While they don’t shine light on the missing values in the SCDB, it’s also worth noting missingno rounds out its core offerings with dendrograms of your feature nullities. If you haven’t used it, I highly recommend it!

What’s Next?

In post number 3, we’ll begin cleaning up the IDs and background variables within the SCDB. That should involve the most complex (and least useful to clean) variable in the entire dataset: caseName. You should probably expect to see the triumphant return of DVC in that post, as well.

Footnotes

  1. The “nullity” of a random variable $X$ is just the dummy variable $\chi_{\texttt{NaN}}(X)$, that is, the NaN-indicator applied to $X$. 

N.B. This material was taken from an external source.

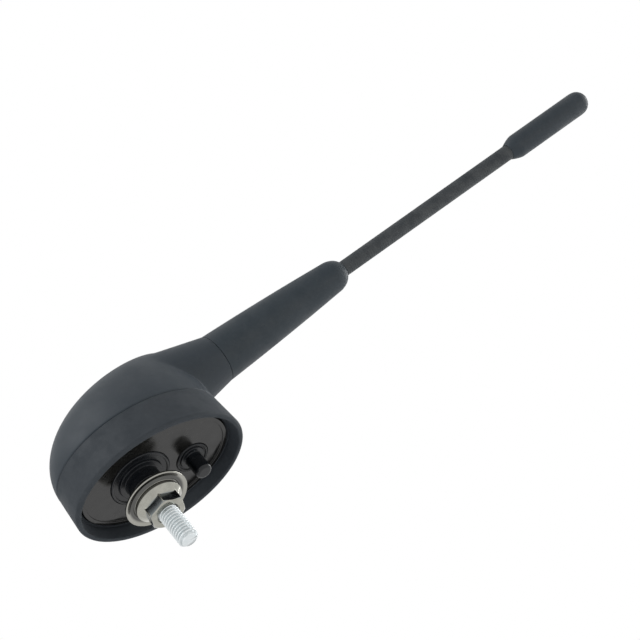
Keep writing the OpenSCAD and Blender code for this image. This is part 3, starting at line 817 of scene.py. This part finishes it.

  2. Quoting from the lawType documentation:

    The basic criterion to determine the legal provision(s) is the “summary” in the Lawyers’ Edition. Supplementary is a reference to it in at least one of the numbered holdings in the summary of the United States Reports. This summary, which the Lawyers’ Edition of the U.S. Reports labels “Syllabus By Reporter Of Decisions,” appears in the official Reports immediately after the date of decision and before the main opinion in the case. Where this summary lacks numbered holdings, it is treated as though it has but one number.